Marshall Meyer, a charismatic Conservative rabbi who invigorated Jewish religious life and championed human rights causes in both Buenos Aires and New York, died Wednesday at New York Hospital.
The 63-year-old rabbi suffered from liver cancer and had recently undergone surgery in an unsuccessful attempt to stem the illness.
Meyer, a man with a fiery oratorical style who involved himself in progressive and sometimes controversial causes, energized Jewish religious life and human rights activities in the Argentine capital, where he served for 25 years, and then at Congregation B’nai Jeshurun on Manhattan’s Upper West Side.
He transformed the old New York synagogue from a moribund congregation mainly attracting older area residents to an “in” spot that continues to draw hundreds of Sabbath worshipers each Friday evening, many in their 20s and 30s.
Hella Moritz, an active member of the congregation, recalled going there shortly after he took up the pulpit in 1985. “There were about 40 old people in a dark synagogue,” she said. “He made it into a place full of life and aspirations.”
Meyer, a native of Brooklyn, was raised in Norwich, Conn. He attended Dartmouth College, Columbia University and Hebrew University in Jerusalem, and received his rabbinical ordination in 1958 from the Jewish Theological Seminary.
A one-time personal secretary of Rabbi Abraham Joshua Heschel, the Conservative luminary and civil rights leader, he also served as special counsel to the chancellor of JTS. In recent years, he taught religion at both Yale and Harvard universities.
On beginning his rabbinical position at B’nai Jeshurun, Meyer stressed the need of the synagogue to work within the greater community, Meyer said, “It would be the irony of ironies to be totally concerned with that which is Jewish.”

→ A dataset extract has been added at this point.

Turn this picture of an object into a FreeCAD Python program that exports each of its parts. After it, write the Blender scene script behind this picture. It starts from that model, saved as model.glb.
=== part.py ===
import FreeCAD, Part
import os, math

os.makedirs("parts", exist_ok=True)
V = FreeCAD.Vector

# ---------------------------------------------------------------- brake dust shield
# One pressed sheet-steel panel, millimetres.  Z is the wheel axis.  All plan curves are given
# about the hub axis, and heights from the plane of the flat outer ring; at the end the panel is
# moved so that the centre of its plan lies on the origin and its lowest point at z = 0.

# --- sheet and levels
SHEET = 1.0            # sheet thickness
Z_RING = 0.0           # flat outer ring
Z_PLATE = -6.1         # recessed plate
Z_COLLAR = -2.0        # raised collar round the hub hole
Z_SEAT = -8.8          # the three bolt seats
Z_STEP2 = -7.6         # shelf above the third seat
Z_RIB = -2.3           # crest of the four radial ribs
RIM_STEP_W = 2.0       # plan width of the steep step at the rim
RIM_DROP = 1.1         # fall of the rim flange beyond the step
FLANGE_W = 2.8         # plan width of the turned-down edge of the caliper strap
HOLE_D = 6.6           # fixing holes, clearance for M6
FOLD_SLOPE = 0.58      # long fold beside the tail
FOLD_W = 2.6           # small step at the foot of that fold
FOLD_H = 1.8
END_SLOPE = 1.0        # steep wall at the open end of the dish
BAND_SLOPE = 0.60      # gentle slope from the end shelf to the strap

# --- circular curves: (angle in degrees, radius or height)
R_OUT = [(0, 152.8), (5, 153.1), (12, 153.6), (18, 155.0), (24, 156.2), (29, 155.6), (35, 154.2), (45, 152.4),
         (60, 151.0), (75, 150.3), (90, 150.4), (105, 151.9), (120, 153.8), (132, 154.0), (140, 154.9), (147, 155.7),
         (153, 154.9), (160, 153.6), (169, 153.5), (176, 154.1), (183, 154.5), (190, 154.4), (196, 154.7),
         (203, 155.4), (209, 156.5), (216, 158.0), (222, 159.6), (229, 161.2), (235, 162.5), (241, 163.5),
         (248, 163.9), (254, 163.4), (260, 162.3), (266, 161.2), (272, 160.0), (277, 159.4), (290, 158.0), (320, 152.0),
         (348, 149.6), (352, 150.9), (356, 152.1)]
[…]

“A community that is only able to speak out when confronted with anti-Semitism” and not when the rights of other community members are threatened “loses its right to speak,” he said.
Meyer hosted Jewish-Palestinian dialogues at the synagogue, often having a Palestinian speaker at Saturday morning services.

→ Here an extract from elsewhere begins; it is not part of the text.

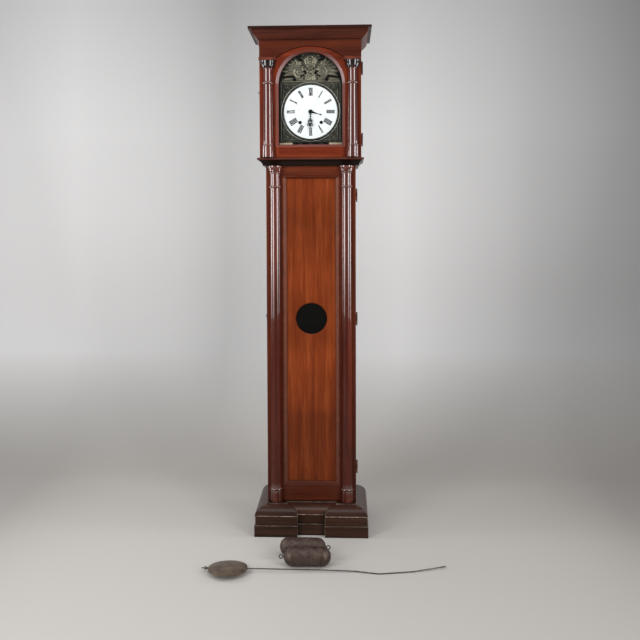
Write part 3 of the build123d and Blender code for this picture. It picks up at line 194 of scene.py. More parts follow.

He also got involved in the issue of sanctuary for Central American refugees and in the battle to combat homelessness.
SPOKE OUT AGAINST ‘DIRTY WAR’
And he fostered a proud gay and lesbian community at the synagogue, prompting one gay leader there to say, “I must be the first Jew to be ‘outed’ by my own rabbi.”

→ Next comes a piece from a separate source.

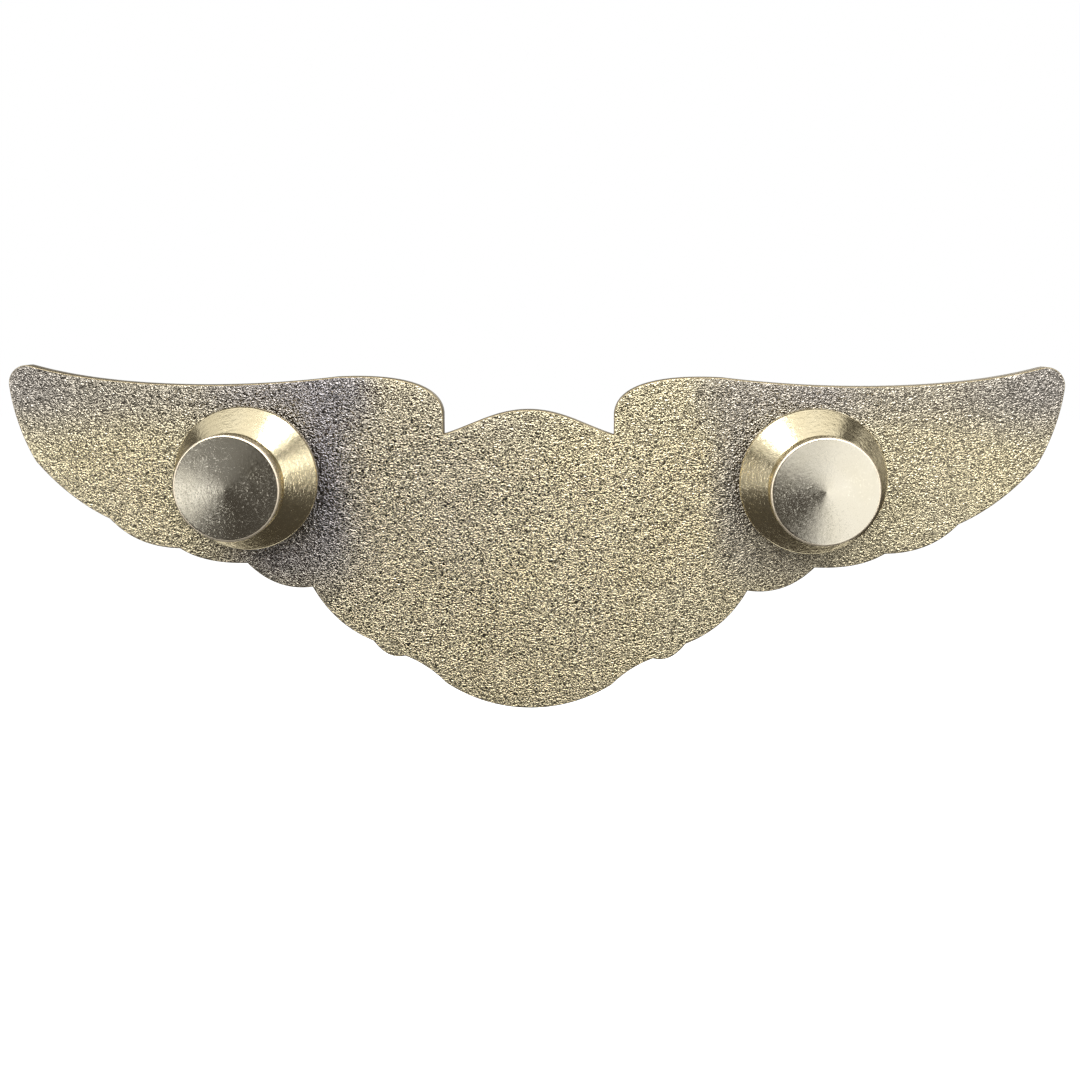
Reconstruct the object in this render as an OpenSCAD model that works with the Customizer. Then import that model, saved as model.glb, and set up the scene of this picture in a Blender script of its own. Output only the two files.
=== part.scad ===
// Pilot wings pin: one die struck wing plate, two soldered posts and two ball lock clutches.
// Millimetres. X runs along the span, Y is the pin axis (+Y is the garment side), Z is up when worn.
// The origin is on the back face of the plate, midway between the two posts.

/* [Wing plate] */
// Overall span, tip to tip
wing_span = 76.2; // [60:0.1:90]
// Thickness of the plate under the lowest feather row
plate_thickness = 1.3; // [1:0.05:2]
// Height of each feather tier above the one below it
tier_height = 0.3; // [0.2:0.05:0.5]
// Height of the centre boss rim above the plate
boss_height = 0.9; // [0.6:0.05:1.2]
// Radius of the centre boss
boss_radius = 9.6; // [8:0.1:10.5]
// Depth of the grooves between long feathers
groove_depth = 0.35; // [0.15:0.05:0.6]
// Width of a groove at the feather tips
groove_width = 0.55; // [0.3:0.05:0.9]

/* [Posts] */
// Distance from the centre line to each post
post_offset = 20.3; // [15:0.1:25]
// Radius of the post shaft
post_radius = 0.55; // [0.4:0.05:0.7]
// Radius of the garment shoulder
shoulder_radius = 0.75; // [0.6:0.05:1]
// Height of the shoulder above the plate
shoulder_height = 1.4; // [1:0.1:2]
// Radius of the solder foot
foot_radius = 1.6; // [1.2:0.1:2.5]
// Thickness of the solder foot
foot_thickness = 0.35; // [0.2:0.05:0.6]
// Length of a post above the plate
post_length = 6.7; // [5:0.1:8]

/* [Clutch] */
// Gap left for cloth between plate and clutch
cloth_gap = 1.5; // [1.45:0.05:2]
// Radius of the clutch flange
flange_radius = 5.2; // [4.5:0.05:6]
// Height of the rolled flange edge
flange_height = 0.62; // [0.5:0.02:0.8]
// Outer radius of the neck
neck_radius = 3.1; // [2.8:0.05:3.3]
// Height of the neck where the cone ends
cone_height = 2.35; // [2:0.05:3]
// Height of the top of the neck
neck_height = 4.65; // [4:0.05:5]
// Thickness of the stamped sheet
sheet = 0.3; // [0.2:0.05:0.4]
// Height of the turned face of the knob
knob_height = 5.8; // [5.5:0.1:7]
// Radius of the knob
knob_radius = 3.7; // [3.4:0.05:4.5]
// Height of the lower edge of the knob
knob_skirt = 4.15; // [3.5:0.05:4.5]
// Edge radius of the knob
knob_edge = 0.22; // [0.1:0.01:0.4]
// Rise of the turned face from its edge to its centre
face_rise = 0.18; // [0:0.02:0.2]

/* [Ball lock] */
// Radius of a locking ball
ball_radius = 0.59; // [0.4:0.01:0.6]
// Height of the ball centres
ball_height = 1.75; // [1.6:0.05:2]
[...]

Meyer went to Argentina in 1959, where he initially had a position as an assistant rabbi in a German Jewish synagogue in Buenos Aires.
What was to be a short-term assignment turned into a 25-year stay in that country, during which he led Congregation Bet El from a synagogue in a private home with 30 worshippers to Argentina’s largest Conservative congregation.
Under his leadership, the synagogue grew to more than 1,000 families, had its own school system and summer camp, and sent thousands of youths on aliyah.
During his years in Argentina, Meyer witnessed the savage brutality of both the extreme right and left and of the military regimes that followed the collapse of Maria Estela (“Evita”) Peron’s government in 1976.
He became an outspoken critic of the military regime when the so-called “Dirty War” was raging and tens of thousands of people were disappearing, most not to be heard from again.
Meyer also served as spiritual adviser to imprisoned newspaper editor Jacobo Timerman, a secular Jew who had been incarcerated and tortured for his human rights writings and activities.
Meyer’s activities thrust him into national prominence. In 1984, he was one of two Jews appointed by then-President Raul Alfonsin to a 16-member government investigative body that looked into the disappearances and provided evidence at the military leaders’ trials.
Meyer also worked at transforming Jewish life, not only in Argentina but in all Latin America. In 1962, he founded the Rabbinical Seminary for Latin America, the only Conservative rabbinical seminary in Latin America. He served as the institution’s rector.
Between his careers in Buenos Aires and New York, Meyer served for a year as vice president of the University of Judaism in Los Angeles, the West Coast branch of JTS.